Cet accroissement de la vitesse économique est appréciée des usagers des transports. Mais l’explosion de la mobilité génère des problèmes environnementaux et soulève des questions en termes de qualité et de capacité des infrastructures. Ces coûts externes des transports se calculent sous la forme d’une «vitesse socio-économique». C’est le coût du kilomètre parcouru qui prend en compte le paiement par l’usager mais aussi tous les coûts indirects supportés par la collectivité (bruit, pollution, insécurité, investissements dans les infrastructures…).

Si la vitesse socio-économique excède la vitesse économique pour l’usager, alors la collectivité est légitimée à définir des politiques de mobilité qui peuvent être modulées pour chaque type d’espace (urbain, rural) et par type d’utilisateur de transports (public, privé).

La remise en cause du dogme de la vitesse

Crozet constate que le dogme de la vitesse est aujourd’hui remis en cause. Il parle d’un «tournant de la mobilité». Pour plusieurs raisons.

Tout d’abord, le coût très élevé des nouvelles infrastructures de transport. Investir des milliards pour rectifier un tronçon ferroviaire ou élargir une autoroute pour gagner quelques minutes, devient difficile à justifier.

La priorité est plutôt donnée aux mobilités de la vie quotidienne, à l’entretien des réseaux existants tant routiers que ferroviaires. Pour une collectivité, c’est l’espace et non plus le temps qui devient la ressource la plus rare. L’automobile consomme beaucoup d’espace (voirie, stationnement) qu’elle doit partager avec les autres modes de déplacement urbain.

Socialement, la vitesse est aujourd’hui remise en question sur les routes. Pour réduire le nombre d’accidents mais aussi le bruit, la pollution et la congestion, les vitesses limites sont régulièrement abaissées.

La «fringale du toujours plus, toujours plus vite» est perçue de plus en plus comme une forme d’aliénation bien plus qu’une libération. On passe plus de temps à travailler pour acheter et entretenir sa voiture que ce qu’elle nous procure comme gain de temps. Yves Crozet rejoint les réflexions d’Ivan Illich (Energie et équité, Le Seuil, 1973) pour qui il était temps de «prendre conscience qu’il existe, dans le domaine des transports, des seuils de vitesse à ne pas dépasser».

La quête permanente de la vitesse provoque également des effets pervers sur la vie personnelle et collective. Le succès foudroyant des smartphones à l’échelle mondiale est lié à la baisse tendancielle de leur prix, mais aussi aux gains de temps qu’ils permettent. Cependant on connaît la dépendance qu’ils génèrent au point qu’on peut les assimiler à une véritable addiction.

Ce tournant en matière de mobilité est lié à une prise de conscience: le temps de transport n’est pas simplement un coût que l’on veut toujours diminuer.

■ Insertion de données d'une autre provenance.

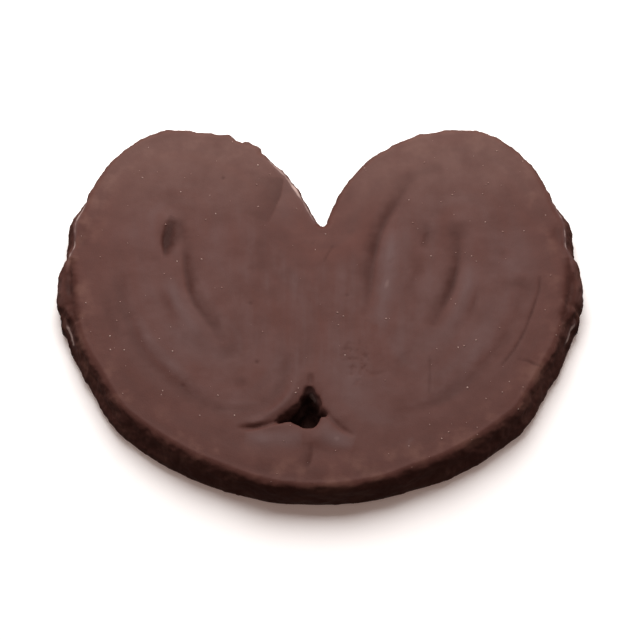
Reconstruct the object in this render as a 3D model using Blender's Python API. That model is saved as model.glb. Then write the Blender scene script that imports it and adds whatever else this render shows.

On cherchera toujours à réduire son budget de temps dédié au transport, mais ce temps est aussi utilisé pour combiner ses activités. C’est le cas des pendulaires qui s’occupent du transport des enfants à l’école et pour faire leurs achats quotidiens ou qui profitent de leur déplacement pour travailler dans le train.

Les enjeux de la transition écologique

La réduction des émissions de CO2 est une tâche ardue. Crozet constate que, depuis des décennies dans les pays développés, les politiques de transport sont fondées sur l’idée qu’il faut étendre à l’ensemble de la population l’accès à toutes les formes de mobilité.

L’Union européenne a privilégié le développement de la concurrence comme un facteur clé de la réduction des coûts et de l’accroissement de la demande. Le transport aérien est révélateur de ce choix. La déréglementation du secteur a contribué à une baisse significative du prix des billets d’avion.

Pour les vols intra-européens, le prix pour le passager est désormais d’environ 5 centimes d’euro pour un kilomètre, soit deux fois moins qu’un déplacement en train (10 centimes) et cinq fois moins qu’en automobile (environ 25 centimes). Il n’est donc pas surprenant que le nombre de passagers dans les aéroports ait augmenté beaucoup plus vite que le trafic automobile, qui lui-même progresse plus vite que le trafic ferroviaire.

Les politiques européennes de transport placent beaucoup d’espoirs dans des solutions techniques. Pour réduire les émissions de CO2, on veut améliorer les performances des véhicules et surtout changer de source d’énergie en misant sur les moteurs électriques et à hydrogène. Crozet doute que ces solutions puissent s’imposer rapidement et soient appropriées pour contribuer de manière significative à la transition écologique.